■ WHAT YOU WILL DO:
Restate, word for word, every line of the data.

■ GIVEN MATERIAL:
================================

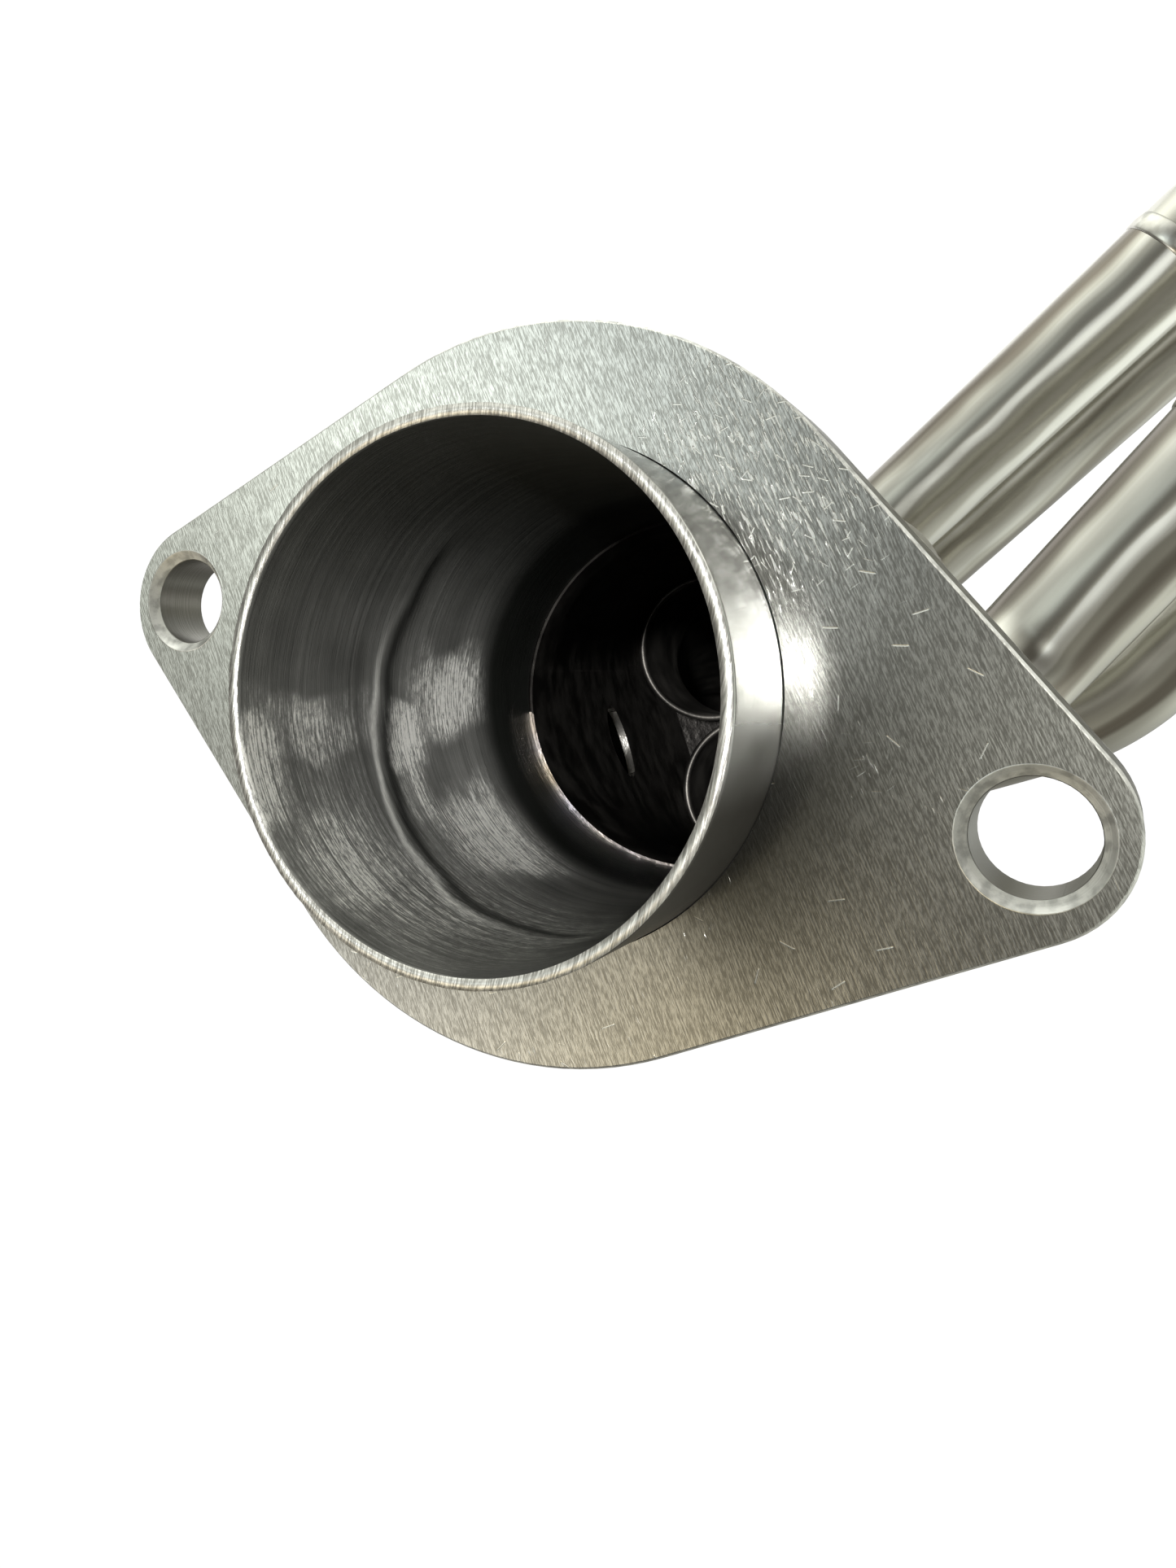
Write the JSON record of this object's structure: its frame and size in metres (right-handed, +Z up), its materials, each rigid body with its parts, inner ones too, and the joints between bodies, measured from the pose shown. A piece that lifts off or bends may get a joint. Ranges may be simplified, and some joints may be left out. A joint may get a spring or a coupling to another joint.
{
  "type": "exhaust manifold",
  "caption": "Welded tubular exhaust manifold: mandrel-bent runners from a flat port flange merge in a collector with an oval bolted outlet flange and a stub pipe.",
  "frame": {"origin": "middle of the port row on the gasket face of the head flange", "axes": "+Z up as installed, +Y out of the gasket face into the cylinder head, +X along the port row away from the collector"},
  "size_m": [0.5349, 0.2359, 0.4477],
  "materials": {
    "plate": "ground stainless plate with fine directional scratches and bright machined edges",
    "tube": "polished thin-wall stainless tube, soft satin reflections",
    "weld": "rippled fusion weld bead, lightly straw tinted",
    "machined": "turned stainless with fine tool rings"
  },
  "bodies": {
    "root": {"head_flange": "plate", "outlet_flange": "plate", "collector_shell": "tube", "outlet_pipe": "tube", "merge_spike": "plate", "sensor_bung": "machined", "runner_1_collector_bend": "tube", "runner_1_port_bend": "tube", "runner_2_collector_bend": "tube", "runner_2_port_bend": "tube", "runner_3_collector_bend": "tube", "runner_3_port_bend": "tube", "runner_4_collector_bend": "tube", "runner_4_port_bend": "tube", "runner_1_seam_weld": "weld", "runner_2_seam_weld": "weld", "runner_3_seam_weld": "weld", "runner_4_seam_weld": "weld", "runner_1_port_weld": "weld", "runner_2_port_weld": "weld", "runner_3_port_weld": "weld", "runner_4_port_weld": "weld", "collector_weld": "weld", "outlet_pipe_seam_weld": "weld", "outlet_flange_weld": "weld", "sensor_bung_weld": "weld"}
  },
  "joints": []
}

================================

■ ANSWER BELOW:
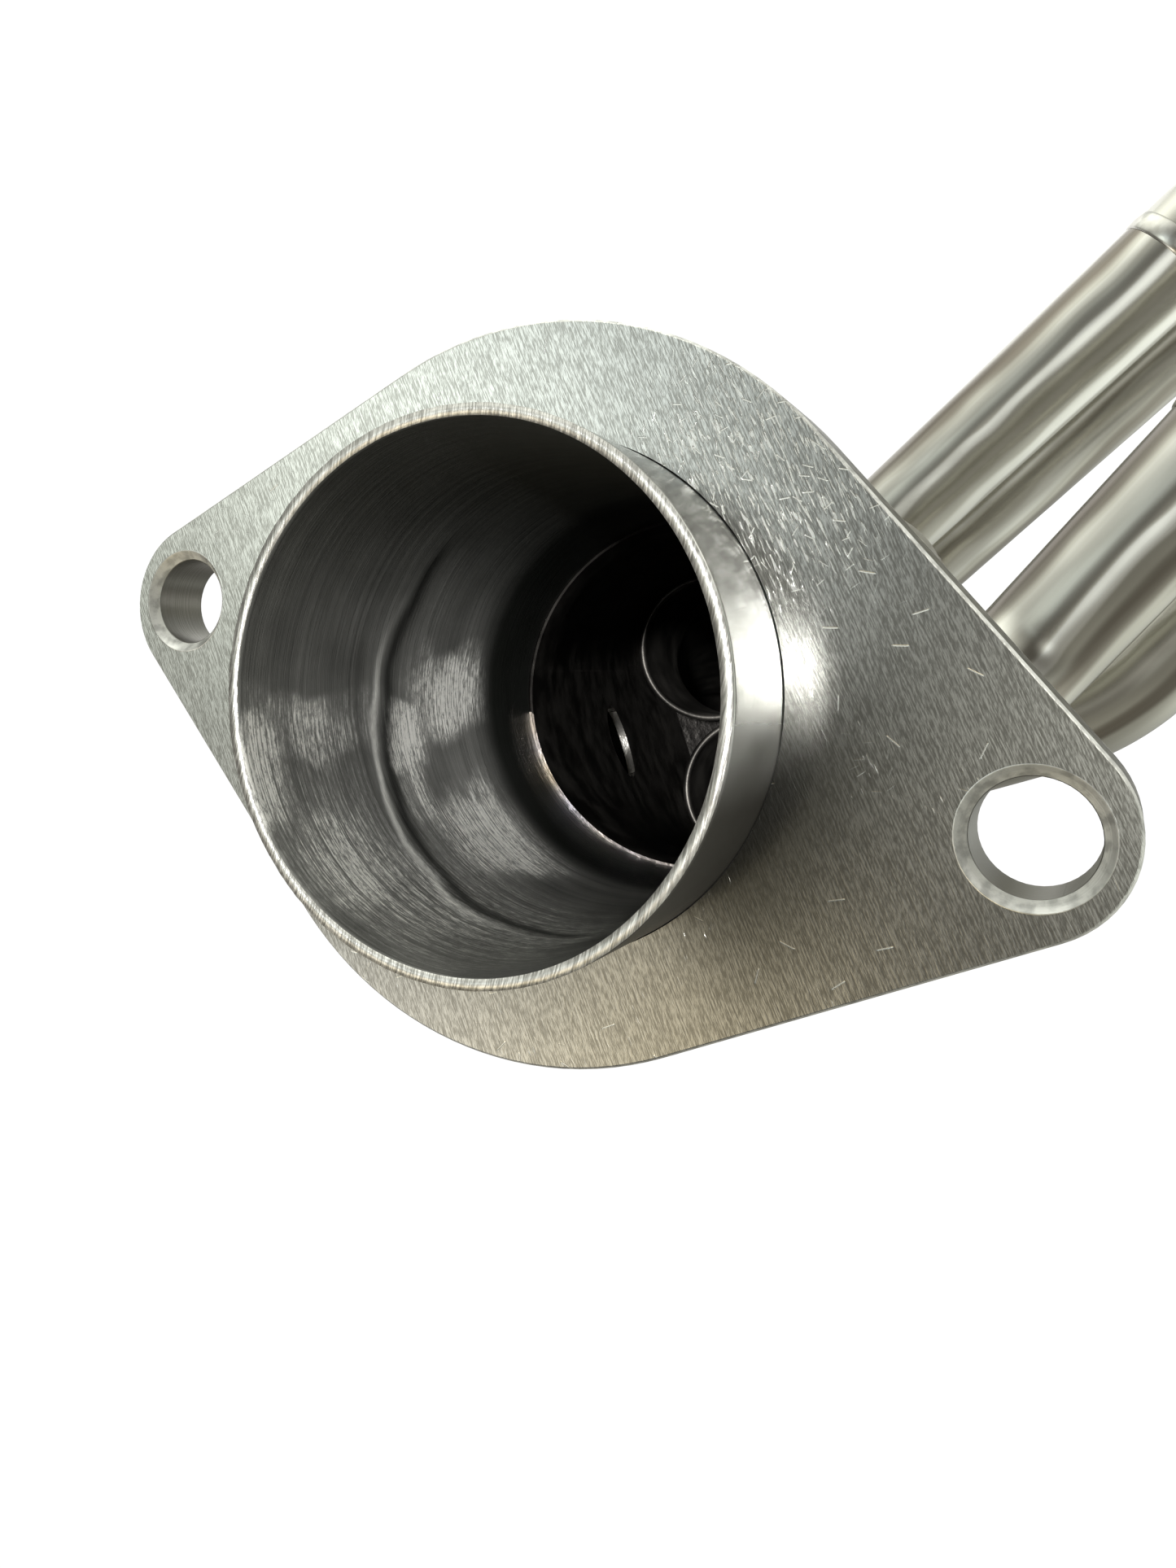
Write the JSON record of this object's structure: its frame and size in metres (right-handed, +Z up), its materials, each rigid body with its parts, inner ones too, and the joints between bodies, measured from the pose shown. A piece that lifts off or bends may get a joint. Ranges may be simplified, and some joints may be left out. A joint may get a spring or a coupling to another joint.
{
  "type": "exhaust manifold",
  "caption": "Welded tubular exhaust manifold: mandrel-bent runners from a flat port flange merge in a collector with an oval bolted outlet flange and a stub pipe.",
  "frame": {"origin": "middle of the port row on the gasket face of the head flange", "axes": "+Z up as installed, +Y out of the gasket face into the cylinder head, +X along the port row away from the collector"},
  "size_m": [0.5349, 0.2359, 0.4477],
  "materials": {
    "plate": "ground stainless plate with fine directional scratches and bright machined edges",
    "tube": "polished thin-wall stainless tube, soft satin reflections",
    "weld": "rippled fusion weld bead, lightly straw tinted",
    "machined": "turned stainless with fine tool rings"
  },
  "bodies": {
    "root": {"head_flange": "plate", "outlet_flange": "plate", "collector_shell": "tube", "outlet_pipe": "tube", "merge_spike": "plate", "sensor_bung": "machined", "runner_1_collector_bend": "tube", "runner_1_port_bend": "tube", "runner_2_collector_bend": "tube", "runner_2_port_bend": "tube", "runner_3_collector_bend": "tube", "runner_3_port_bend": "tube", "runner_4_collector_bend": "tube", "runner_4_port_bend": "tube", "runner_1_seam_weld": "weld", "runner_2_seam_weld": "weld", "runner_3_seam_weld": "weld", "runner_4_seam_weld": "weld", "runner_1_port_weld": "weld", "runner_2_port_weld": "weld", "runner_3_port_weld": "weld", "runner_4_port_weld": "weld", "collector_weld": "weld", "outlet_pipe_seam_weld": "weld", "outlet_flange_weld": "weld", "sensor_bung_weld": "weld"}
  },
  "joints": []
}